I always have trouble summarizing Anne Kennedy's posts, but read this one and you'll understand why I read her blog. Let's just say that she has read, marked, and inwardly digested everything that P. G. Wodehouse had to teach her.

I have not read much of this blog yet. I just found it. But it's called "Shrinking Violets: Marketing Promotions for Introverts". That's enough for me to keep the tab open for quite awhile.

Rachelle Gardner has a thorough, helpful post on what fiction editors are looking for when it comes to a novel's characters.

Smithical does a great job of collecting quotations pertinent to the big creation/evolution/homeschool conference kerfluffle.

"A Neutral Education?" by Susan Wise Bauer helped me find a missing piece in my continual ponderings about homeschooling and the nature of education. She writes:

The church of Christ, not textbook writers, should be responsible for providing the central Christian story that must inform all true education. When I wrote in Chapter Twenty of The Well-Trained Mind, “When you’re instructing your own child, you have two tasks with regard to religion: to teach your own convictions with honesty and diligence, and to study the ways in which other faiths have changed the human landscape. Only you and your religious community can do the first,” I was not attempting to maintain neutrality. Rather, I was asserting that a Christian education can only be provided by a Christian community — parents, in obedience to and in faithful relationship with their local church.

Now I am trying to figure out how that fits in with what has bothered me so frequently about Christian homeschooling organizations, i.e. that they frequently put character above academics when they are ostensibly academic organizations. I thought it bothered me because they were trying to make ordinary Christian parenting the end-all and be-all of education. But maybe part of it is that they are trying to take the place of the church? (Still just thinking out loud here, folks - not coming to any conclusions yet. Feel free to join in conversation in the comment section!)


Finally, what's a link post without some music? Probably most of you have heard this, but whether you have or not, it's still a nice evening treat. Enjoy!

Wednesday, April 1, 2009

Getting Ready for Palm Sunday, and a Last Few Lenten Links

Hi folks!

I'm so excited - we get to go back to Sunday mass this week! It's been a long winter, but it's almost over. Our kids are really excited about seeing their friends again, and about processing around church with their palms.

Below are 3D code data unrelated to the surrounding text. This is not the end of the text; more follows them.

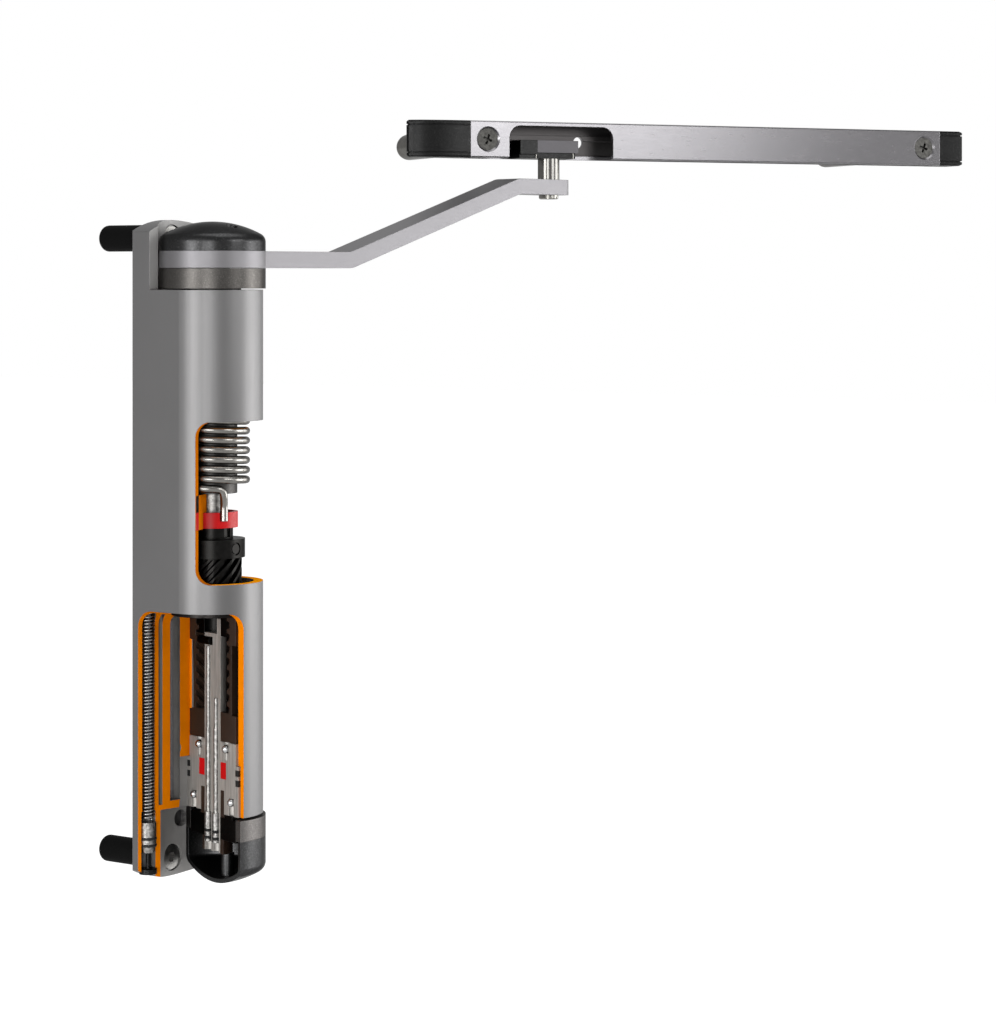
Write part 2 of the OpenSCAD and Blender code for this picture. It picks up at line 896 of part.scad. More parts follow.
// Middle line of the torsion spring: upper leg, left-hand turns, and lower leg drawn in to the collar
spring_line =
  let (
    polar = function (r, a, z) [r * cos(a), r * sin(a), z],
    bend_r = mandrel_r + coil_wire / 2 + 0.6,
    fall = coil_pitch / 360)
  concat(
    [polar(coil_r, leg_angle, coil_top_z + leg_len)],
    [polar(coil_r, leg_angle, coil_top_z + leg_len - coil_wire)],
    [polar(coil_r, leg_angle + 1, coil_top_z + 1.6)],
    [polar(coil_r, leg_angle + 6, coil_top_z + 0.4)],
    [for (i = [0 : 8 * coil_turns - 2])
      let (a = 16 + 45 * i) if (a < 360 * coil_turns - 50)
        polar(coil_r, leg_angle + a, coil_top_z - fall * a)],
    [for (back = [45, 34, 23, 13])
      polar(bend_r + (coil_r - bend_r) * back / 45, leg_angle - back, coil_low_z + fall * back)],
    [polar(bend_r, leg_angle - 3, coil_low_z - 0.4)],
    [polar(bend_r, leg_angle, leg_jog_top)],
    [polar((bend_r + leg_r) / 2, (leg_angle + foot_angle) / 2, (leg_jog_top + leg_jog_end) / 2)],
    [polar(leg_r, foot_angle, leg_jog_end)],
    [polar(leg_r, foot_angle, leg_end_z + coil_wire)],
    [polar(leg_r, foot_angle, leg_end_z)]);

module torsion_spring() {
  color(steel) at_axis() wire(spring_line, coil_wire / 2, 6);
}

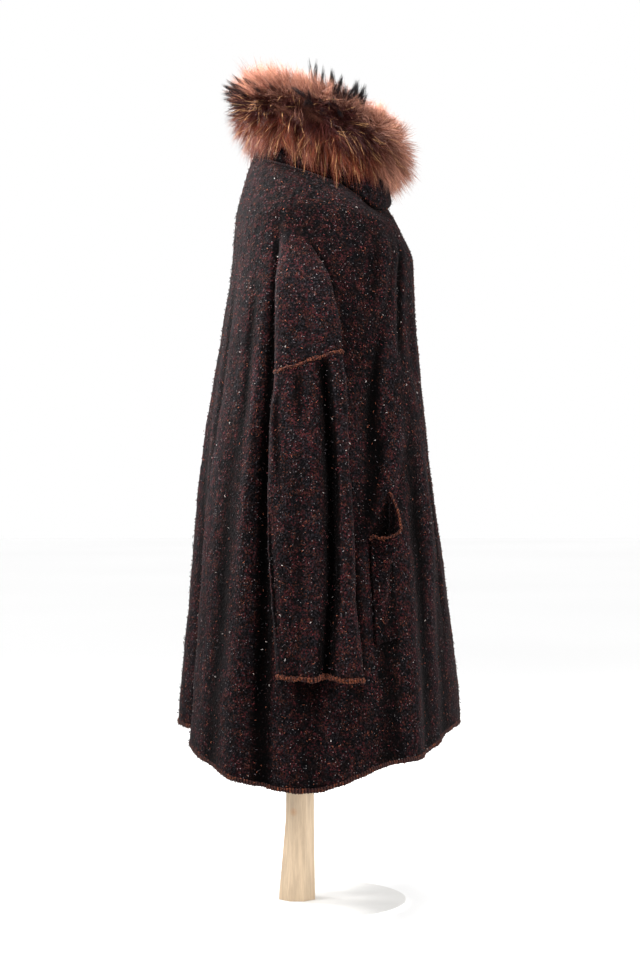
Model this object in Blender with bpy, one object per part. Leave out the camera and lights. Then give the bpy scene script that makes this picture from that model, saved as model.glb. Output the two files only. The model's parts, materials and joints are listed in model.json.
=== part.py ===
"""A swing coat of knitted wool with a fur collar, hanging on a limbless dress form.

The front faces -Y, the wearer's right side is -X, and the base stands on the floor at z = 0.
Angles run from the centre back (0) round each side to the centre front (pi).
"""

import math

import bmesh
import bpy
import numpy as np

# Cloth
WALL = 0.003
SEAM = 0.00035
EDGING_HEIGHT = 0.0078
EDGING_THICKNESS = 0.0052
EDGING_LIFT = 0.0004
FRONT_EDGE_X = 0.0088

# Rings of the coat: the neckline, the shoulders, the armhole seam and the hem
NECK_HALF_WIDTH = 0.097
NECK_MIDDLE = (-0.0285, 1.0765)
NECK_REACH = (0.1005, 0.0355)
NECK_SAG_ANGLE = math.radians(141)
NECK_SAG_SPREAD = math.radians(21)
NECK_SAG_WIDEN = 0.30
NECK_SAG_DROP = 0.019
SHOULDER_Z = 1.018
SHOULDER_BACK_Z = 1.025
SHOULDER_FRONT_Z = 1.002
CROWN_LEAN = (0.60, 0.04)
CROWN_DROP = 0.43
ARMHOLE_Z = 0.7985
ARMHOLE_SLOPE = 0.322
ARMHOLE_GAP = 0.001
HEM_Z = 0.276
HEM_DROP = 0.061
HEM_CURVE_BACK = 1.7
HEM_SHELF_FRONT = 0.44
HEM_CURVE_FRONT = 16
SIDE_Y = -0.014
COAT_MIDDLE_Z = 0.9
FULLNESS = 0.025

# Columns of the cloth grid: centre back to the back valley, round the dropped shoulder, on to the front
BACK_COLUMNS = 12
SHOULDER_COLUMNS = 12
FRONT_COLUMNS = 12
VALLEY_BACK = BACK_COLUMNS
CAP_TOP = BACK_COLUMNS + SHOULDER_COLUMNS // 2
VALLEY_FRONT = BACK_COLUMNS + SHOULDER_COLUMNS
CENTRE_FRONT = VALLEY_FRONT + FRONT_COLUMNS

# Rows of the cloth grid
SHOULDER_ROW = 4
ARMHOLE_ROW = 11
SIDE_ROW = 12
HEM_ROW = 22
SIDE_STEP = 0.007

# The body of the coat
# height, back y, front y, half width
BODY = (
    (0.190, 0.191, -0.249, 0.318),
    (0.270, 0.183, -0.241, 0.305),
    (0.333, 0.1785, -0.237, 0.292),
    (0.393, 0.1725, -0.2295, 0.280),
    (0.453, 0.1665, -0.2215, 0.268),
    (0.528, 0.1605, -0.2115, 0.255),
    (0.603, 0.1530, -0.1995, 0.243),
    (0.693, 0.1395, -0.1890, 0.229),
    (0.783, 0.1245, -0.1800, 0.214),
    (0.873, 0.1125, -0.1720, 0.204),
    (0.940, 0.1025, -0.1690, 0.192),
    (0.960, 0.1003, -0.1685, 0.188),
    (0.972, 0.0995, -0.1650, 0.185),
    (0.988, 0.0985, -0.1575, 0.180),
    (1.002, 0.0977, -0.1500, 0.176),
    (1.020, 0.0965, -0.1425, 0.169),
    (1.045, 0.0940, -0.1330, 0.158),
)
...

One thing I'm doing to get ready for Palm Sunday is teaching our (older two) kids the chorus to "All Glory, Laud and Honor", which is what we sing while we process into church. There are two many verses for them to learn the whole hymn quite yet, but the chorus is only two lines long. I think it's an especially good one for children to learn, because it actually mentions children in the chorus:

"All glory, laud and honor to thee, Redeemer, King,
To whom the lips of children make sweet Hosannas! ring."

I spent some time at dinner last night explaining what some of the harder words mean to my oldest.

Is anyone else doing anything special to get ready for Palm Sunday?


Also, though Lent is almost over, here are a few more seasonal links:

-Amy at Splendor in the Ordinary talks about spring cleaning, and its liturgical meaning. I like the idea of getting everything done early, so you can concentrate on the Triduum.
-It's probably a little late for it this year, but to put in your list for next year, check out these Lenten fruit trees from On the Old Path - good idea for doing Lent with children!
-Also a little late for this year, but something I want to try next year: these annunciation shadow boxes from Chez Ouiz.